プロテインSはAPCによる第Ⅴa因子および第Ⅷa因子切断における補助因子である。ヘテロ接合体の血漿プロテインS欠乏症は静脈血栓症の素因となり,遺伝の様式,有病率,臨床検査,治療,および予防措置はプロテインC欠乏症と同様である。ホモ接合体のプロテインS欠乏症は新生児電撃性紫斑症を起こす可能性があるが,この新生児電撃性紫斑症はプロテインCのホモ接合体欠乏症によるものと臨床的に鑑別がつかない。プロテインS(およびプロテインC)の後天性欠乏症はDICおよびワルファリン療法中,およびL-アスパラギナーゼ投与後に発現する。

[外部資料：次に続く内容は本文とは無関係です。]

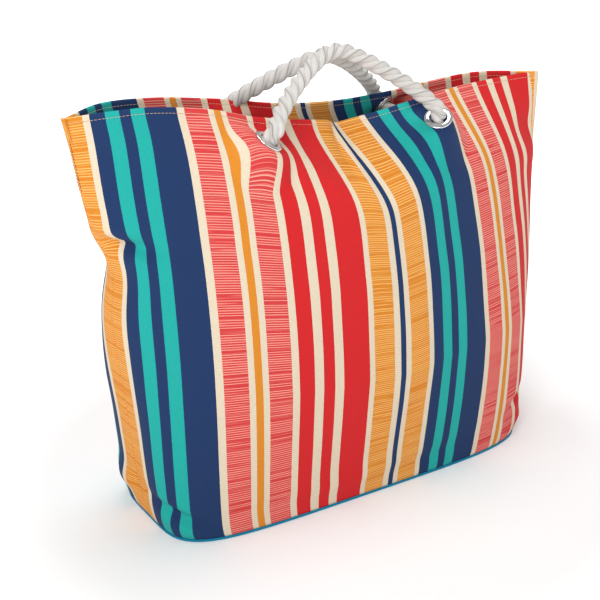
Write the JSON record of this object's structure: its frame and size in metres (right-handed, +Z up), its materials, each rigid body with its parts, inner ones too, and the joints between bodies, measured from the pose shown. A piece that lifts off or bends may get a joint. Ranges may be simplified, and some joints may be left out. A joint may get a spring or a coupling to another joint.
{
  "type": "beach bag",
  "caption": "Open-topped canvas tote with a flat base, a lined shell, eyelets near the rim and rope handles that swing outward.",
  "frame": {"origin": "on the surface the bag stands on, under the middle of its bounding box", "axes": "+X along the bag from its left end to its right end, -Y out of the front panel, +Z up"},
  "size_m": [0.518, 0.1786, 0.4262],
  "materials": {
    "front_panel": "striped printed canvas",
    "back_panel": "striped printed canvas",
    "front_facing": "striped printed canvas",
    "back_facing": "striped printed canvas",
    "front_lining": "plain woven lining",
    "back_lining": "plain woven lining",
    "base_lining": "plain woven lining",
    "base_panel": "blue canvas",
    "base_piping": "blue piping cord",
    "base_board": "matt sheet",
    "eyelet_front_left": "polished chrome plate",
    "washer_front_left": "polished chrome plate",
    "eyelet_front_right": "polished chrome plate",
    "washer_front_right": "polished chrome plate",
    "eyelet_back_left": "polished chrome plate",
    "washer_back_left": "polished chrome plate",
    "eyelet_back_right": "polished chrome plate",
    "washer_back_right": "polished chrome plate",
    "knot_front_left": "soft twisted cotton",
    "knot_front_right": "soft twisted cotton",
    "knot_back_left": "soft twisted cotton",
    "knot_back_right": "soft twisted cotton",
    "front_handle": "soft twisted cotton",
    "back_handle": "soft twisted cotton"
  },
  "bodies": {
    "bag": {"front_panel": "front_panel", "back_panel": "back_panel", "front_facing": "front_facing", "back_facing": "back_facing", "front_lining": "front_lining", "back_lining": "back_lining", "base_lining": "base_lining", "base_panel": "base_panel", "base_piping": "base_piping", "base_board": "base_board", "eyelet_front_left": "eyelet_front_left", "washer_front_left": "washer_front_left", "eyelet_front_right": "eyelet_front_right", "washer_front_right": "washer_front_right", "eyelet_back_left": "eyelet_back_left", "washer_back_left": "washer_back_left", "eyelet_back_right": "eyelet_back_right", "washer_back_right": "washer_back_right", "knot_front_left": "knot_front_left", "knot_front_right": "knot_front_right", "knot_back_left": "knot_back_left", "knot_back_right": "knot_back_right"},
    "front_handle": {"front_handle": "front_handle"},
    "back_handle": {"back_handle": "back_handle"}
  },
  "joints": [
    {"name": "front_handle_swing", "type": "hinge", "parent": "bag", "child": "front_handle", "pos_m": [0, -0.04889, 0.36343], "axis": [1, 0, 0], "range_deg": [0, 150]},
    {"name": "back_handle_swing", "type": "hinge", "parent": "bag", "child": "back_handle", "pos_m": [0, 0.05308, 0.36075], "axis": [-1, 0, 0], "range_deg": [0, 150]}
  ]
}
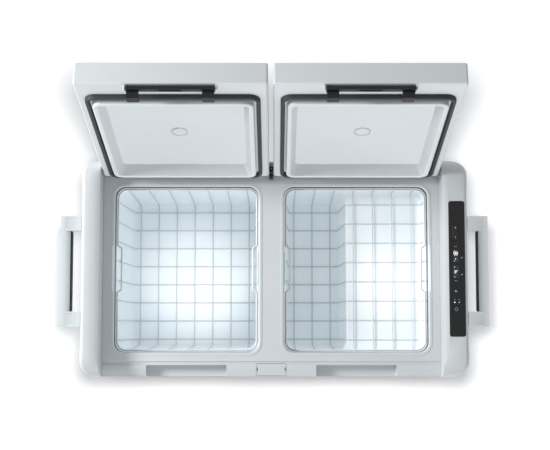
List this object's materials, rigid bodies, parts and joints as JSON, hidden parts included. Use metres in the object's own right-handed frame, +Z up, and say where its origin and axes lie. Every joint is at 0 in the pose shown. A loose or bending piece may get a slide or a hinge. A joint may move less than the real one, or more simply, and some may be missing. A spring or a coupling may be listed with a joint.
{
  "type": "compressor cooler fridge",
  "caption": "Portable dual-zone compressor cooler box with twin rear-hinged lids, lift-out wire baskets, bar latches, end carry handles and a top control panel.",
  "frame": {"origin": "middle of the cabinet's base, on the floor it stands on", "axes": "+X to the control panel end, -Y to the front (latch side), +Z up"},
  "size_m": [1.014, 0.6389, 0.8756],
  "materials": {
    "shell_grey": "satin",
    "deck_grey": "satin",
    "liner_white": "satin",
    "lid_liner_grey": "satin",
    "foam_cream": "matte",
    "gasket_black": "matte",
    "latch_black": "satin",
    "pan_charcoal": "matte",
    "rubber_black": "matte",
    "basket_wire": "satin",
    "panel_gloss": "gloss",
    "button_black": "satin",
    "display_glass": "gloss",
    "lens_clear": "gloss",
    "board_green": "satin",
    "steel": "satin",
    "aluminium": "satin",
    "copper": "satin",
    "compressor_black": "satin"
  },
  "bodies": {
    "cabinet": {"base_pan": "pan_charcoal", "foot_front_left": "rubber_black", "foot_front_right": "rubber_black", "foot_rear_left": "rubber_black", "foot_rear_right": "rubber_black", "left_end_cap": "shell_grey", "right_end_cap": "shell_grey", "front_panel": "shell_grey", "rear_panel": "shell_grey", "top_deck": "deck_grey", "centre_cover": "deck_grey", "liner_left": "liner_white", "liner_right": "liner_white", "evaporator_left": "aluminium", "evaporator_right": "aluminium", "insulation": "foam_cream", "light_left": "lens_clear", "light_right": "lens_clear", "hinge_bracket_centre": "latch_black", "hinge_pin_centre": "steel", "hinge_pin_left": "steel", "hinge_pin_right": "steel", "air_grille": "pan_charcoal", "power_inlets": "latch_black", "control_fascia": "panel_gloss", "control_board": "board_green", "display_module": "display_glass", "status_light_pipe": "lens_clear", "compressor_plate": "steel", "compressor": "compressor_black", "control_module": "pan_charcoal", "condenser_coil": "aluminium", "fan_shroud": "latch_black", "discharge_line": "copper"},
    "lid_left": {"lid_left_shell": "shell_grey", "lid_left_liner": "lid_liner_grey", "lid_left_foam": "foam_cream", "lid_left_gasket": "gasket_black", "lid_left_plug": "lid_liner_grey", "latch_left_pin": "steel"},
    "latch_left": {"latch_left_lever": "latch_black"},
    "basket_left": {"basket_left": "basket_wire"},
    "handle_left": {"handle_left": "shell_grey", "handle_left_grip": "rubber_black"},
    "lid_right": {"lid_right_shell": "shell_grey", "lid_right_liner": "lid_liner_grey", "lid_right_foam": "foam_cream", "lid_right_gasket": "gasket_black", "lid_right_plug": "lid_liner_grey", "latch_right_pin": "steel"},
    "latch_right": {"latch_right_lever": "latch_black"},
    "basket_right": {"basket_right": "basket_wire"},
    "handle_right": {"handle_right": "shell_grey", "handle_right_grip": "rubber_black"},
    "temperature_rocker": {"temperature_rocker": "button_black"},
    "mode_button": {"mode_button": "button_black"},
    "power_button": {"power_button": "button_black"},
    "fan_rotor": {"fan_rotor": "latch_black"}
  },
  "joints": [
    {"name": "lid_left_hinge", "type": "hinge", "parent": "cabinet", "child": "lid_left", "pos_m": [-0.20595, 0.2157, 0.4235], "axis": [-1, 0, 0], "range_deg": [-105.6, 0]},
    {"name": "lid_right_hinge", "type": "hinge", "parent": "cabinet", "child": "lid_right", "pos_m": [0.19175, 0.2157, 0.4235], "axis": [-1, 0, 0], "range_deg": [-105.6, 0]},
    {"name": "latch_left_pivot", "type": "hinge", "parent": "lid_left", "child": "latch_left", "pos_m": [-0.20595, 0.33258, 0.86815], "axis": [-1, 0, 0], "range_deg": [0, 15], "stiffness_Nm_per_rad": 0.5, "springref_deg": -11.46},
    {"name": "latch_right_pivot", "type": "hinge", "parent": "lid_right", "child": "latch_right", "pos_m": [0.19175, 0.33258, 0.86815], "axis": [-1, 0, 0], "range_deg": [0, 15], "stiffness_Nm_per_rad": 0.5, "springref_deg": -11.46},
    {"name": "handle_left_pivot", "type": "hinge", "parent": "cabinet", "child": "handle_left", "pos_m": [-0.457, -0.0048, 0.376], "axis": [0, -1, 0], "range_deg": [0, 75]},
    {"name": "handle_right_pivot", "type": "hinge", "parent": "cabinet", "child": "handle_right", "pos_m": [0.457, -0.0048, 0.376], "axis": [0, 1, 0], "range_deg": [0, 75]},
    {"name": "basket_left_lift", "type": "slide", "parent": "cabinet", "child": "basket_left", "axis": [0, 0, 1], "range_m": [0, 0.3]},
    {"name": "basket_right_lift", "type": "slide", "parent": "cabinet", "child": "basket_right", "axis": [0, 0, 1], "range_m": [0, 0.3]},
    {"name": "temperature_rocker_pivot", "type": "hinge", "parent": "cabinet", "child": "temperature_rocker", "pos_m": [0.4167, 0.0797, 0.464], "axis": [1, 0, 0], "range_deg": [-2.5, 2.5], "stiffness_Nm_per_rad": 0.4},
    {"name": "mode_button_press", "type": "slide", "parent": "cabinet", "child": "mode_button", "axis": [0, 0, -1], "range_m": [0, 0.0012], "stiffness_N_per_m": 400, "springref_m": -0.0005},
    {"name": "power_button_press", "type": "slide", "parent": "cabinet", "child": "power_button", "axis": [0, 0, -1], "range_m": [0, 0.0012], "stiffness_N_per_m": 400, "springref_m": -0.0005},
    {"name": "fan_spin", "type": "hinge", "parent": "cabinet", "child": "fan_rotor", "pos_m": [0.3995, 0, 0.15], "axis": [1, 0, 0], "continuous": true}
  ]
}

診断は,総または遊離型血漿プロテインSの抗原性測定に基づいて行う。(遊離型プロテインSはC4結合蛋白に結合していない形である。)

プロテインZ欠乏症

プロテインZもやはりビタミンK依存性の蛋白で,血漿プロテインZ依存性プロテアーゼインヒビターと複合体を形成することで,補助因子として機能し血液凝固を下方制御する。この複合体は第Ⅹa因子を不活性化する。血栓症の病態生理学および胎児喪失におけるプロテインZ欠乏症の影響については意見が定まっていない。

アンチトロンビン欠乏症

アンチトロンビンはトロンビンおよび第Ⅹa,Ⅸa,およびⅩⅠa因子を抑制する蛋白である。ヘテロ接合体の血漿アンチトロンビン欠乏症は約0.2〜0.4%の有病率で,そのうち約半数が静脈血栓症を発症する。ホモ接合体欠乏症は子宮内の胎児にとって致死的と思われる。後天性欠乏症はDIC,肝疾患,またはネフローゼ症候群を有する患者,およびヘパリンまたはL-アスパラギナーゼ療法中に起こる。臨床検査ではヘパリン存在下で血漿によるトロンビンの抑制を定量する。静脈血栓塞栓症の予防には経口ワルファリンを用いる。

プロトロンビン20210遺伝子変異

プロトロンビン遺伝子の変異は血漿プロトロンビン濃度の上昇を招き静脈血栓塞栓のリスクを高める。

抗リン脂質抗体症候群

(抗カルジオリピン抗体;ループス抗凝固因子)


抗リン脂質抗体症候群は1つ以上の蛋白(例,β2グリコプロテインⅠ,プロトロンビン,アネキシン)に対する様々な自己免疫抗体に関連した血栓症および妊娠においては胎児死亡から成る病態である。これらの蛋白は,正常な状態ではリン脂質膜の成分に結合し,過剰な凝固活性からその成分を守る。自己抗体はその保護的な蛋白に取って代わることで内皮細胞表面を凝血促進作用のあるものに変えて動脈または静脈血栓症の原因となる。In vitroの凝固検査では逆に延長する場合があるが,その理由は,抗蛋白/リン脂質抗体は,検査を開始するために血漿に加えられたリン脂質成分の上では凝固因子の集合および活性化を妨げるからである。ループス抗凝固因子は蛋白-リン脂質複合体に結合する抗リン脂質自己抗体である。ループス抗凝固因子はSLE患者で初めて認められたが,今はその自己抗体をもつ患者の中でSLE患者が占める割合は小さい。ヘパリン,ワルファリン,およびアスピリンが予防および治療に使われている。

高ホモシステイン血症

高ホモシステイン血症は動脈血栓症および静脈血栓塞栓症の素因となりうるが,原因はおそらく血管内皮細胞の損傷と考えられる。ホモ接合体のシスタチオニンβシンターゼ欠乏症では血漿ホモシステイン濃度は10倍以上に上昇する。ヘテロ接合体欠乏症,およびその他の葉酸の代謝異常(メチルテトラヒドロ葉酸脱水素酵素欠乏症など)では濃度の上昇は軽度である。しかしながら,高ホモシステイン血症の最も一般的な原因は後天性の葉酸,ビタミンB12またはビタミンB6欠乏症である。診断は血漿ホモシステイン濃度測定により行う。ホモシステイン濃度は,葉酸,ビタミンB12,またはビタミンB6(ピリドキシン)を含む食品を単独あるいは組み合わせて栄養補充することで正常に戻しうるが,この療法が動脈や静脈の血栓のリスクを減らすか否かについては明らかでない。